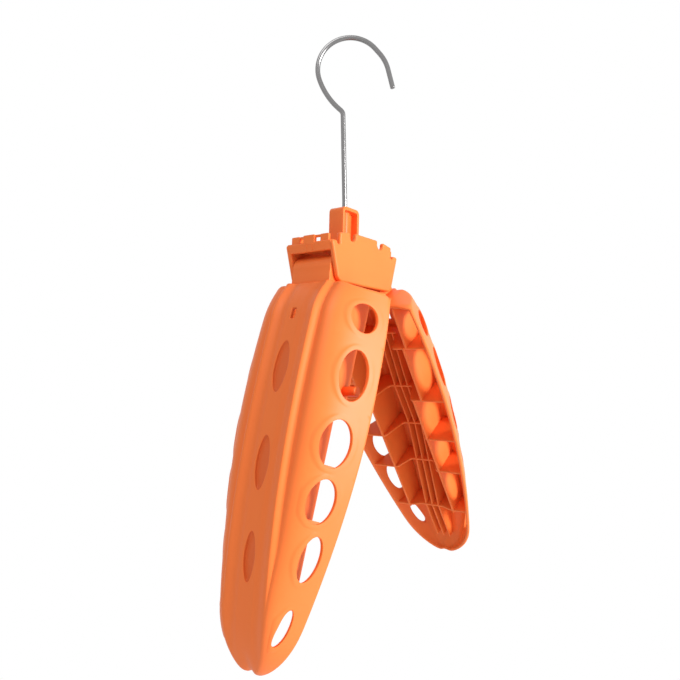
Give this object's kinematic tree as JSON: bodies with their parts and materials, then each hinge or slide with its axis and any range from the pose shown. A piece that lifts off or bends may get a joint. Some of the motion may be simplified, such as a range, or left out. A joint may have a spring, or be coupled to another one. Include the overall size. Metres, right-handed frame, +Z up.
{
  "type": "wetsuit hanger",
  "caption": "Wetsuit hanger with a swivelling wire hook, a slotted housing and two wide fluted arms with side openings that fold down on hinge pins.",
  "frame": {"origin": "inner surface of the hook wire straight above the swivel axis, where the hanger rests on a rail", "axes": "+Z up along the swivel axis, +X along the hanger's length to the wider opened arm, -Y to the front"},
  "size_m": [0.2103, 0.0856, 0.3615],
  "materials": {
    "hook": "bright stainless wire",
    "hook_washer": "plain",
    "hook_carrier": "satin orange moulding",
    "housing": "satin orange moulding",
    "left_arm": "satin orange moulding",
    "right_arm": "satin orange moulding",
    "left_pivot_pin": "plain",
    "right_pivot_pin": "plain"
  },
  "bodies": {
    "hook": {"hook": "hook"},
    "housing": {"housing": "housing", "hook_carrier": "hook_carrier", "hook_washer": "hook_washer", "left_pivot_pin": "left_pivot_pin", "right_pivot_pin": "right_pivot_pin"},
    "left_arm": {"left_arm": "left_arm"},
    "right_arm": {"right_arm": "right_arm"}
  },
  "joints": [
    {"name": "hook_swivel", "type": "hinge", "parent": "hook", "child": "housing", "pos_m": [0, 0, -0.1155], "axis": [0, 0, 1], "continuous": true},
    {"name": "left_arm_fold", "type": "hinge", "parent": "housing", "child": "left_arm", "pos_m": [-0.022, 0, -0.1455], "axis": [0, 1, 0], "range_deg": [-17.24, 54.76]},
    {"name": "right_arm_fold", "type": "hinge", "parent": "housing", "child": "right_arm", "pos_m": [0.022, 0, -0.1455], "axis": [0, -1, 0], "range_deg": [-35.86, 36.14]}
  ]
}
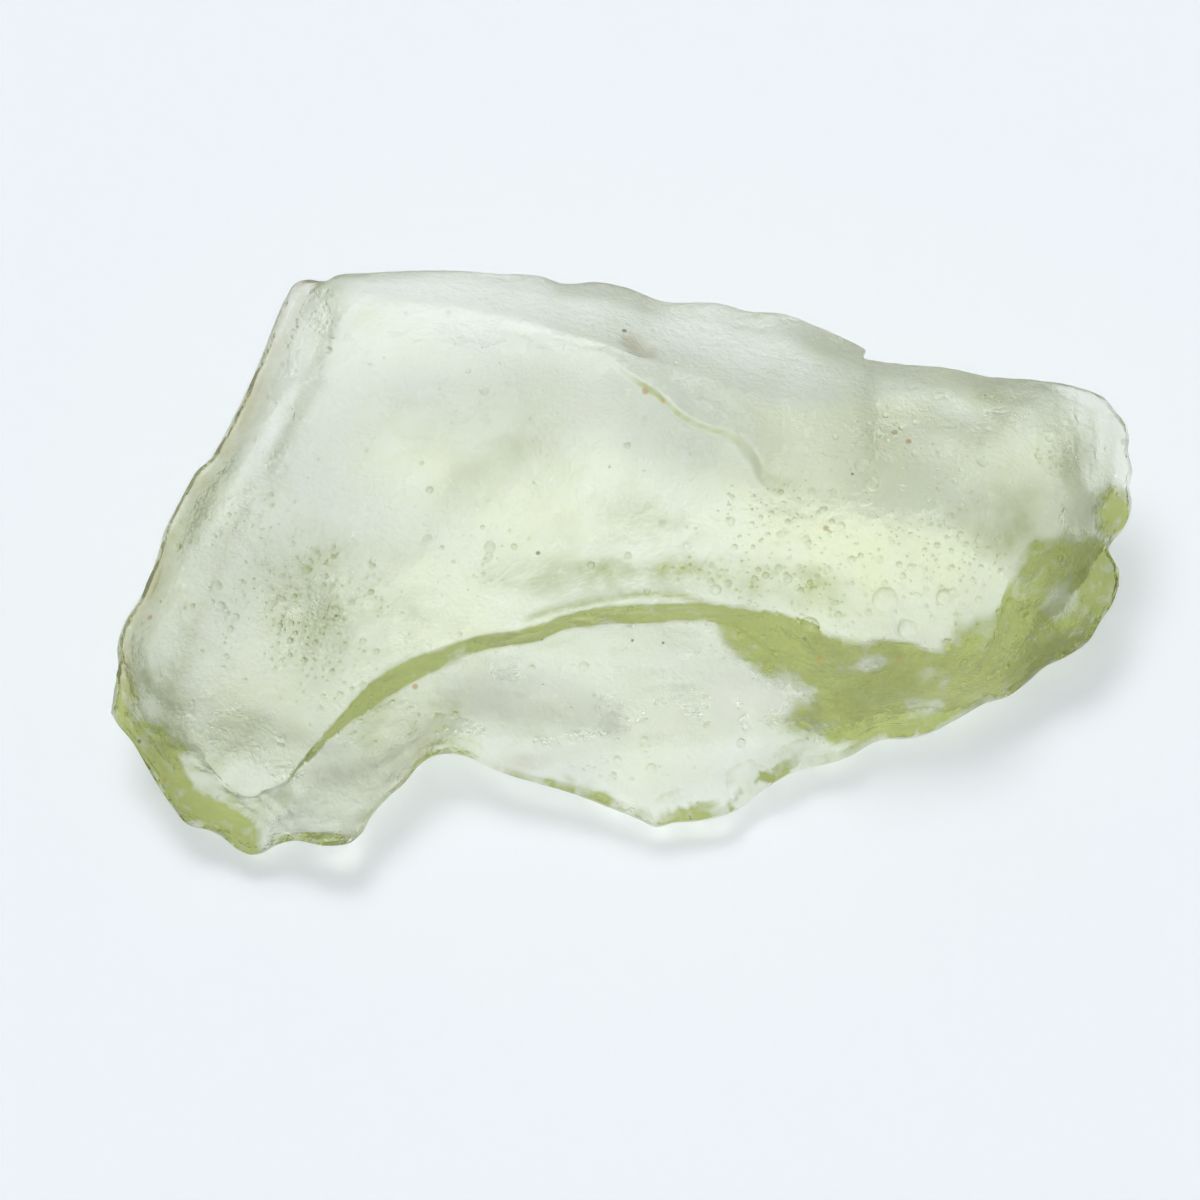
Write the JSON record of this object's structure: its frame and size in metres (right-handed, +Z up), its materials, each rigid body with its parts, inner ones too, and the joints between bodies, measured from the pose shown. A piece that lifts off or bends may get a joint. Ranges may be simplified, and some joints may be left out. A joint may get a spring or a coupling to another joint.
{
  "type": "raw libyan desert glass",
  "caption": "Naturally broken, sand-worn shard of pale yellow-green desert glass with a flake hollow under a ledge, open bubbles and thin edges, flat where it rests.",
  "frame": {"origin": "centre of the piece in plan, on the flat face it rests on", "axes": "+X from the pointed left tip to the right end, along its length; +Y from the hollowed front edge to the back edge; +Z up from the rest face"},
  "size_m": [0.0426, 0.0256, 0.008],
  "materials": {
    "desert_glass": "satin, sand-worn, translucent"
  },
  "bodies": {
    "root": {"desert_glass": "desert_glass"}
  },
  "joints": []
}
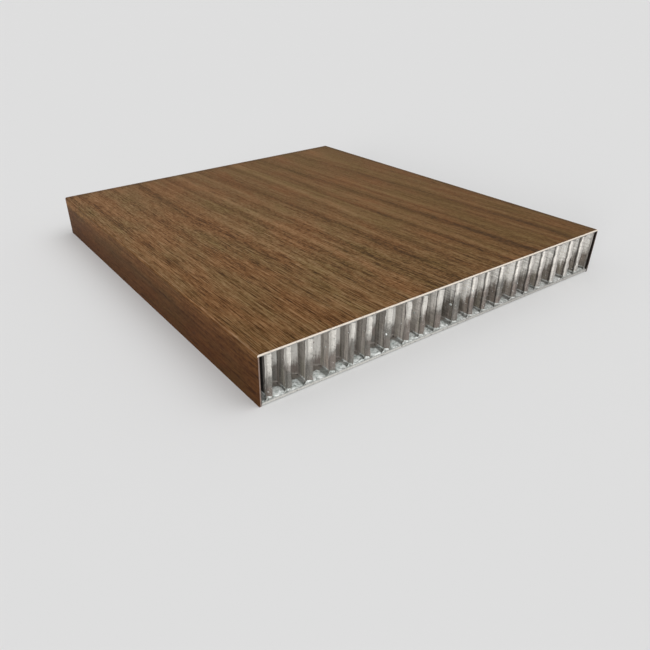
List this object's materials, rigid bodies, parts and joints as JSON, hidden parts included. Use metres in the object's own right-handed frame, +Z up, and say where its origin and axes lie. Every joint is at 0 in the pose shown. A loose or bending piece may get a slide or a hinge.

• • • •

- **EXERCISE BRIEF**: Above are the records; copy all of them exactly.

- **FINAL RESULT**:
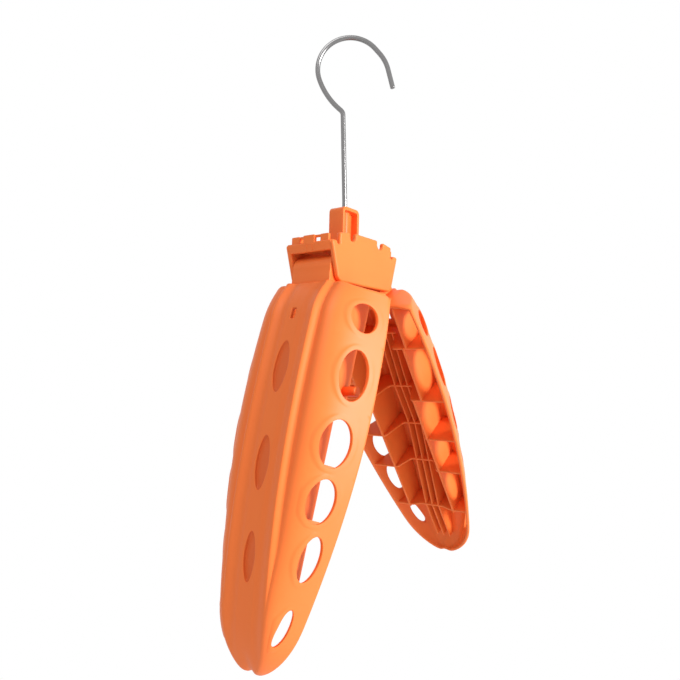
Give this object's kinematic tree as JSON: bodies with their parts and materials, then each hinge or slide with its axis and any range from the pose shown. A piece that lifts off or bends may get a joint. Some of the motion may be simplified, such as a range, or left out. A joint may have a spring, or be coupled to another one. Include the overall size. Metres, right-handed frame, +Z up.
{
  "type": "wetsuit hanger",
  "caption": "Wetsuit hanger with a swivelling wire hook, a slotted housing and two wide fluted arms with side openings that fold down on hinge pins.",
  "frame": {"origin": "inner surface of the hook wire straight above the swivel axis, where the hanger rests on a rail", "axes": "+Z up along the swivel axis, +X along the hanger's length to the wider opened arm, -Y to the front"},
  "size_m": [0.2103, 0.0856, 0.3615],
  "materials": {
    "hook": "bright stainless wire",
    "hook_washer": "plain",
    "hook_carrier": "satin orange moulding",
    "housing": "satin orange moulding",
    "left_arm": "satin orange moulding",
    "right_arm": "satin orange moulding",
    "left_pivot_pin": "plain",
    "right_pivot_pin": "plain"
  },
  "bodies": {
    "hook": {"hook": "hook"},
    "housing": {"housing": "housing", "hook_carrier": "hook_carrier", "hook_washer": "hook_washer", "left_pivot_pin": "left_pivot_pin", "right_pivot_pin": "right_pivot_pin"},
    "left_arm": {"left_arm": "left_arm"},
    "right_arm": {"right_arm": "right_arm"}
  },
  "joints": [
    {"name": "hook_swivel", "type": "hinge", "parent": "hook", "child": "housing", "pos_m": [0, 0, -0.1155], "axis": [0, 0, 1], "continuous": true},
    {"name": "left_arm_fold", "type": "hinge", "parent": "housing", "child": "left_arm", "pos_m": [-0.022, 0, -0.1455], "axis": [0, 1, 0], "range_deg": [-17.24, 54.76]},
    {"name": "right_arm_fold", "type": "hinge", "parent": "housing", "child": "right_arm", "pos_m": [0.022, 0, -0.1455], "axis": [0, -1, 0], "range_deg": [-35.86, 36.14]}
  ]
}
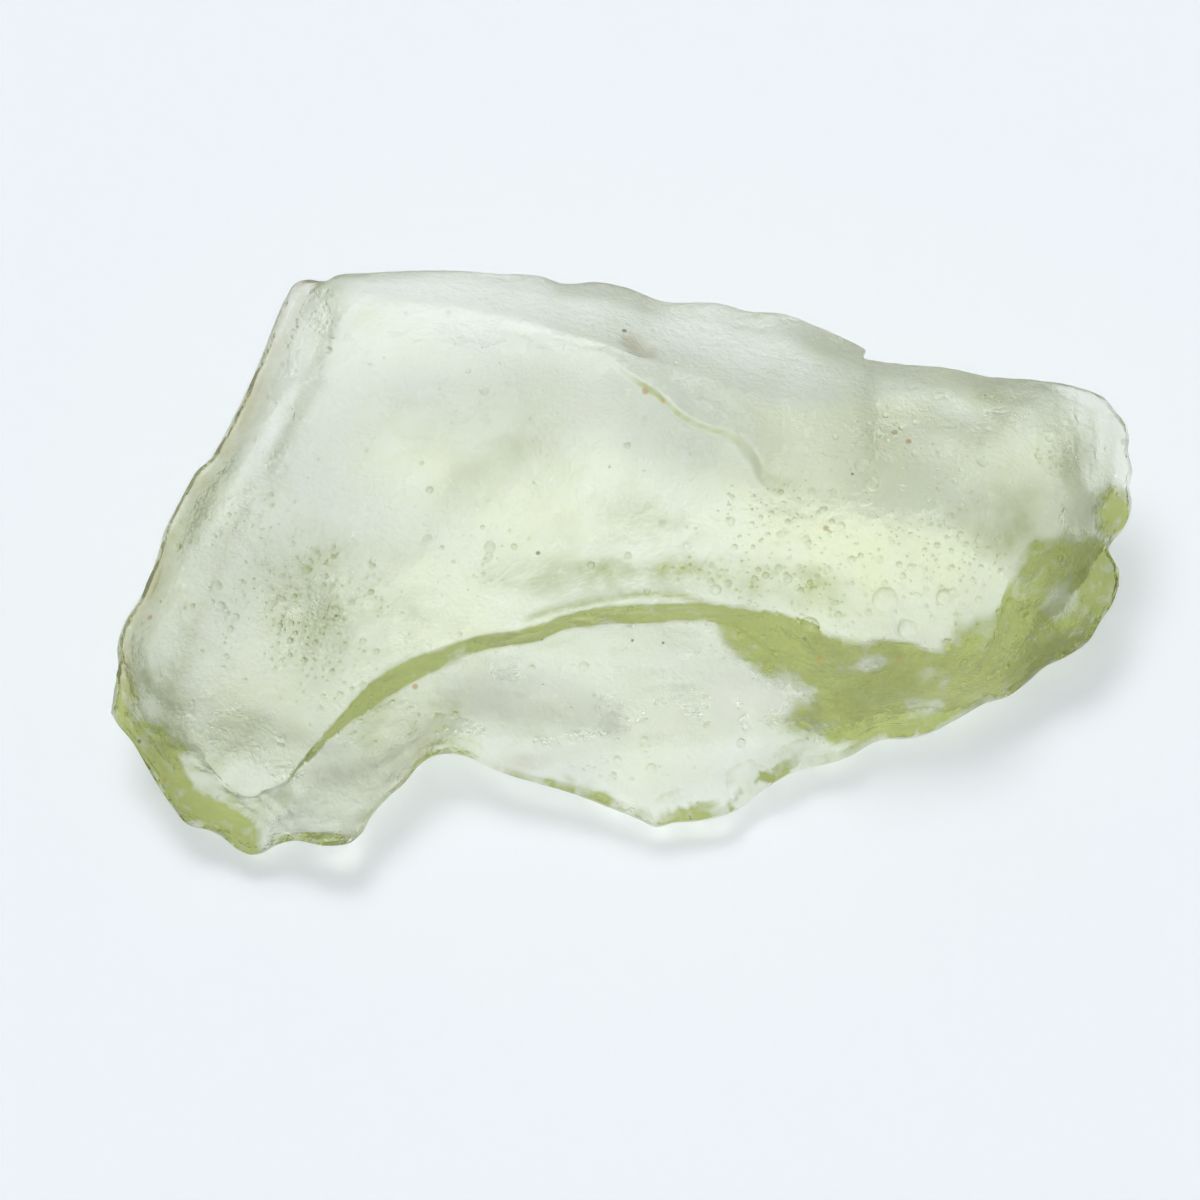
Write the JSON record of this object's structure: its frame and size in metres (right-handed, +Z up), its materials, each rigid body with its parts, inner ones too, and the joints between bodies, measured from the pose shown. A piece that lifts off or bends may get a joint. Ranges may be simplified, and some joints may be left out. A joint may get a spring or a coupling to another joint.
{
  "type": "raw libyan desert glass",
  "caption": "Naturally broken, sand-worn shard of pale yellow-green desert glass with a flake hollow under a ledge, open bubbles and thin edges, flat where it rests.",
  "frame": {"origin": "centre of the piece in plan, on the flat face it rests on", "axes": "+X from the pointed left tip to the right end, along its length; +Y from the hollowed front edge to the back edge; +Z up from the rest face"},
  "size_m": [0.0426, 0.0256, 0.008],
  "materials": {
    "desert_glass": "satin, sand-worn, translucent"
  },
  "bodies": {
    "root": {"desert_glass": "desert_glass"}
  },
  "joints": []
}
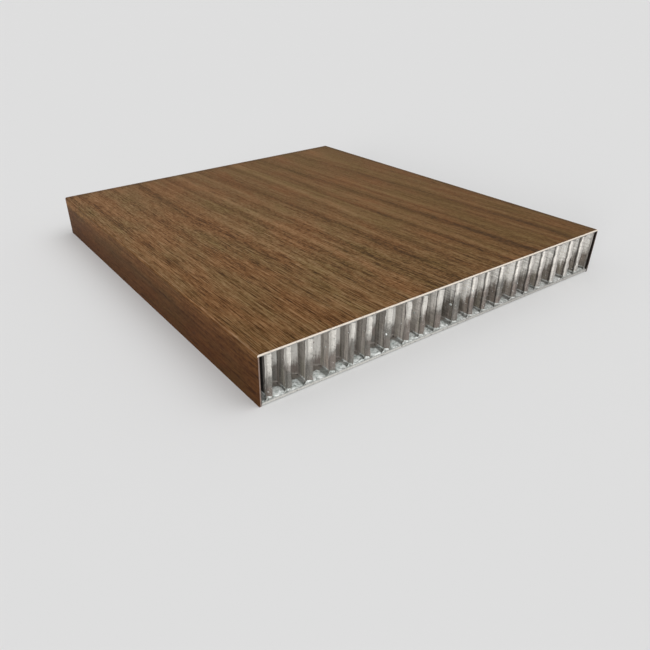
List this object's materials, rigid bodies, parts and joints as JSON, hidden parts included. Use metres in the object's own right-handed frame, +Z up, and say where its origin and axes lie. Every joint is at 0 in the pose shown. A loose or bending piece may get a slide or a hinge.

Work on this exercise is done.